Wednesday, December 19, 2007

Death to technology!

I don’t own an iPod. I don’t even know what an MP3 is.
I don’t own a hi-def, flat screen, liquid plasma, 5,800-inch television with picture-in-picture, cup-holders and magic fingers option.
I don’t have a satellite dish system that allows me access to thousands of really important channels like the Home Shopping Network for People Who Really Like Cheese (HSNPWRLC for short) or ESPN 8 (the Ocho), or cool packages like the Sports Freak package (watch 10 different football games simultaneously until your eyes bleed!) or the Movie Buff package (your chance to enjoy every single movie that came out this year, including classics like Codename: The Cleaner, Norbit, Premonition and Are We Done Yet?).
I don’t own a satellite radio in my car and I’m sure I’m missing all types of fine programming, such as Howard Stern asking a stripper if she ever got Chlamydia from her dance pole, and Anthony and Opie listening to people making whoopee in church.
I don’t have a digital radio set up. Which means that I can’t hear all of those secret, hidden stations in between the regular stations I listen to. This saddens me to no end because I can’t help but wonder how many other radio stations there are out in the void of the air waves, all playing 15 minutes worth of commercials, all at the same time! (Has anybody else noticed that at any given time, four of your five car radio presets are commercials?)
I don’t have an iPhone, so I can’t scroll through whenever I want, or balance my bank account or do whatever it is people bought iPhones to do, (I assume that iPhones have some kind of super sweet option or ability that no other phone has, which is why people were stepping over each other to buy the damn things.)
I don’t have the latest video game console.
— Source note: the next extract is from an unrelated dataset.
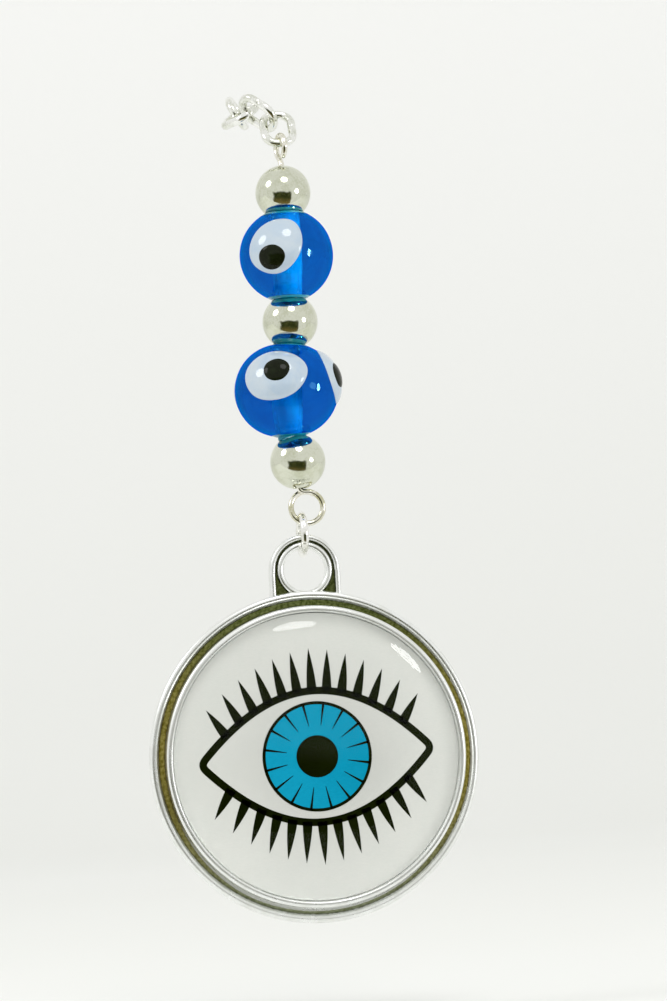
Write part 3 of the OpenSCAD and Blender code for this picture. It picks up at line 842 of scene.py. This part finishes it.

I don’t have the hottest and newest game that looks so lifelike that I actually can feel the gun buck in my hands as I spray the streets of Los Angeles with lead. I don’t have large parties where I invite people over to play games where we have to simulate the act of bowling or fishing.
I have a c.d. player. I own hundreds of c.d.s. True lugging around a big ass c.d. case is unwieldy and heavy, but at least I don’t have to worry about dropping it, losing it or anybody stealing it.
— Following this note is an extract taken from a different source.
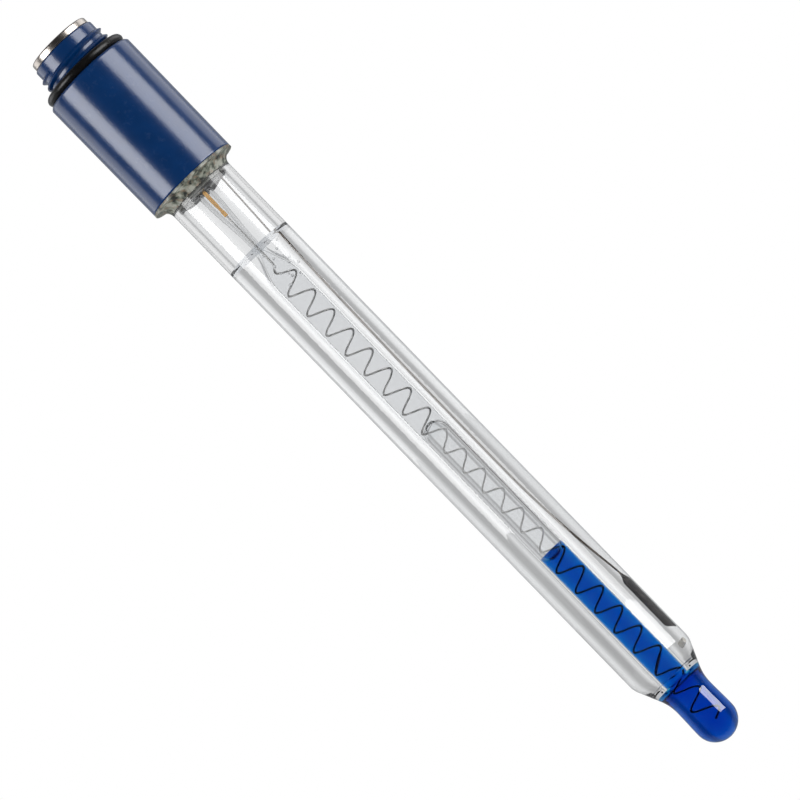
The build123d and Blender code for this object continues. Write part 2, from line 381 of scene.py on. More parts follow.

I have a 20-something inch television. It isn’t super hi-def or whatever, but I can watch shows and movies on it regardless, so I guess it’s working. Works well enough for me, anyway.
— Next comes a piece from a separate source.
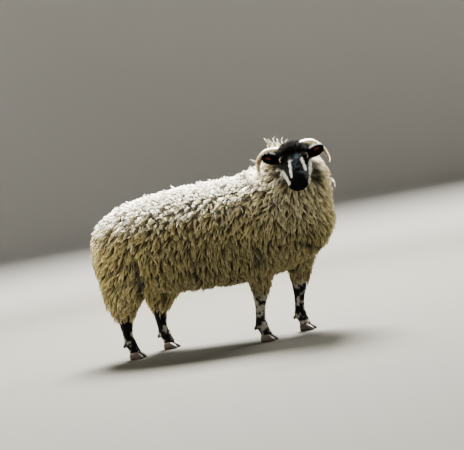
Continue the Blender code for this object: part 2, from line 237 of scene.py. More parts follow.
# %% [markdown]
# ## The head's own axes
#
# Face, eyes, ears and horns are easier to shape in axes that turn with the head: x towards the muzzle, y
# towards her left, z towards the crown. The two eyeballs of the frame fix the place and the turn, and the
# drop of the muzzle completes it. A second set of axes turns with the head but stays level, for things
# that hang or are placed by height.

# %% Head axes
HEAD_DROP = math.radians(50.0)
EYE_RADIUS = 0.0135
EYE_OFFSET = Vector((0.0045, 0.0460, 0.0115))  # of her left eye, in the head's axes


def middle_of(node):
    low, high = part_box(node)
    return (low + high) / 2


between_eyes = middle_of("eye_left") - middle_of("eye_right")
HEAD_TURN = math.atan2(between_eyes.y, between_eyes.x) - math.pi / 2
LEVEL_TURN = Matrix.Rotation(HEAD_TURN, 4, "Z")
DROP = Matrix.Rotation(HEAD_DROP, 4, "Y")
eye_shift = LEVEL_TURN @ DROP @ Vector((EYE_OFFSET.x, 0.0, EYE_OFFSET.z))
HEAD_PLACE = (middle_of("eye_left") + middle_of("eye_right")) / 2 - eye_shift
HEAD = Matrix.Translation(HEAD_PLACE) @ LEVEL_TURN @ DROP
HEAD_LEVEL = Matrix.Translation(HEAD_PLACE) @ LEVEL_TURN
FACING = np.array(HEAD_LEVEL.to_3x3() @ Vector((1, 0, 0)))  # the way she looks, level
print("head at", [round(v, 3) for v in HEAD_PLACE], "turned", round(math.degrees(HEAD_TURN), 1))

# %% [markdown]
# ## The form under the wool
#
# The fleece of a hill ewe is thick, so the body inside it is much slimmer than the outline. The frame's
# trunk, neck, tail and legs are merged and softened into one outer form, which the tips of the wool will
# reach. Pushed inwards by the depth of the coat, the same form becomes the skin. The depth is small
# on the tail and fades out down the legs.

# %% Outer form
WOOLLY = ["trunk", "neck", "tail"] + [f"leg_{end}_{side}" for end in ("front", "hind") for side in SIDES]
FLESH = WOOLLY + ["head", "ear_left", "ear_right"]
OUTER_VOXEL = 0.008


def merged_copy(name, nodes):
    """One object with closed copies of the frame's solids."""
    bm = bmesh.new()
    for node in nodes:
        part = bmesh.new()
        part.from_mesh(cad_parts[node].data)
        bmesh.ops.remove_doubles(part, verts=part.verts, dist=0.00002)
        mesh = bpy.data.meshes.new("part")
        part.to_mesh(mesh)
        part.free()
        bm.from_mesh(mesh)
        bpy.data.meshes.remove(mesh)
    return from_bmesh(name, bm)


def remeshed(obj, voxel, smoothing):
    """Joins what overlaps into one even surface, and softens it."""
    remesh = obj.modifiers.new("remesh", "REMESH")
    remesh.mode = "VOXEL"
    remesh.voxel_size = voxel
    smooth = obj.modifiers.new("smooth", "SMOOTH")
    smooth.factor = 0.5
    smooth.iterations = smoothing
    return settled(obj)


outer = remeshed(merged_copy("outer_form", WOOLLY), OUTER_VOXEL, 8)
outer_tree = tree_of(outer)
outer_mesh = outer.data.copy()
bpy.data.objects.remove(outer)
print("outer form", len(outer_mesh.polygons), "faces")


def nearest_outer(points):
    """Nearest points of the outer form, with the outward normals there."""
    found = [outer_tree.find_nearest(point)[:2] for point in points]
    return np.array([f[0] for f in found]), np.array([f[1] for f in found])


# %% Depth of the coat
WOOL_DEPTH = 0.036
LEG_WOOL_DEPTH = 0.007
TAIL_WOOL_DEPTH = 0.015
SKIN_VOXEL = 0.0085
FORE_HEM, HIND_HEM = 0.212, 0.188  # the fleece ends this high up the legs
FOOT_TO_SHANK = 0.016  # the leg's middle line stands this far behind the middle of the foot


def foot_middle(end, side):
    """The place midway between the two claws of a foot."""
    return middle_of(f"claw_{end}_{side}_inner") * 0.5 + middle_of(f"claw_{end}_{side}_outer") * 0.5


FORE_FEET = {side: foot_middle("front", side) for side in SIDES}
HIND_FEET = {side: foot_middle("hind", side) for side in SIDES}


def from_leg(points):
    """Distance across from the nearest leg's middle line, at each point's height."""
    spread = np.full(len(points), 1e9)
    for feet, lean in ((FORE_FEET, 0.10), (HIND_FEET, 0.22)):
        for foot in feet.values():
            x = foot.x - FOOT_TO_SHANK + np.clip(points[:, 2] - 0.10, 0, 1) * lean
            spread = np.minimum(spread, np.hypot(points[:, 0] - x, points[:, 1] - foot.y))
    return spread


def coat_depth(points):
    """How far the skin lies inside the outer form."""
    low = smoothstep(0.150, 0.400, points[:, 2])
    on_leg = 1.0 - smoothstep(0.065, 0.120, from_leg(points))
    depth = mix(WOOL_DEPTH, mix(LEG_WOOL_DEPTH, WOOL_DEPTH, low), on_leg)
    tail = smoothstep(-0.535, -0.560, points[:, 0])
    return mix(depth, TAIL_WOOL_DEPTH, tail)


body = add_object("body_core", outer_mesh)
normals = points_of(body.data, "normal")
points = points_of(body.data)
move_points(body.data, points - normals * coat_depth(points)[:, None])
remeshed(body, SKIN_VOXEL, 6)
print("body core", len(body.data.polygons), "faces")

# %% [markdown]
# ## Lower legs
#
# Below the wool a sheep's leg is thin and hard: a flat cannon bone with a sinew behind it, a knuckle at the
# fetlock, and a short sloping pastern that splits into two toes. Each leg is lofted through rings, and the
# ring's outline carries the sinew and the cleft.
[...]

I have cable. My cable gives me access to hundreds of channels, and you know what? Most of them are pretty pointless anyway. I basically just stick to the Food Network, Cartoon Network and a few other random odds and ends. Of the 300 channels available to me, I watch less than a dozen.
I’ve got a regular radio in my car. Nothing fancy, (though it does allow 12 presets on the FM dial. Classy!) but it gets the job done. I hit a button and I listen to a station. If there’s naught but commercials, I press another button and I get to listen to one of those c.d.s that I mentioned earlier. It’s a good system.
I have a cell phone. A Katana, actually. Guess what it does? It allows me to talk to other people when I want to. Isn’t that amazing? No need for extra bells and whistles. I don’t need to check my email on my phone, I don’t need to listen to the latest uber-digitized mega hit by Timbaland (I don’t think he even has real people singing in his songs anymore, he just uses Stephen Hawking’s computer voice thing. He wants to be this generation’s Roger Troutman, from Zapp.) And I don’t care about taking really grainy pictures that just end up looking like something Helen Keller took with her eyes closed (wait, would that even make a difference?)
I have a Nintendo 64. It came out in the late 90s. I’ve got a good half dozen games, but I play just one: Mariocart.
I am an analog man in a digital world. I don’t try to match my outfit or my mood to the color of the device playing my music. I’m not that shallow. I don’t want to turn my oven on with my phone from 300 miles away. I don’t need a feature that uses dots to represent where my friends are located on some map.
My laptop doesn’t work half the time and I don’t really mind. My digital camera has only 4 megapixels (for those of you that don’t know, megapixels are tiny little creatures that live in cameras and paint the pictures that you take. The more megapixels you have, the better the pictures) and is from Hewlett-Packard (which isn’t known for its cameras). It broke over the summer, but I don’t really mind.
I like it this way. I don’t feel the need to be a slave to technology. I prefer incorporating technology to fit my life, instead of trying to rearrange my life to accept new technology. I honestly don’t need a bunch of different little doodads to make my life any easier or more efficient than it already is.
So, when the day comes that some kind of technology-based disease or sickness arrives on the scene (oh, it’s coming, you’d better believe it!) I’ll be sitting pretty, laughing from my analog kingdom.
I think I’ll go punch Bill Gates in the face now.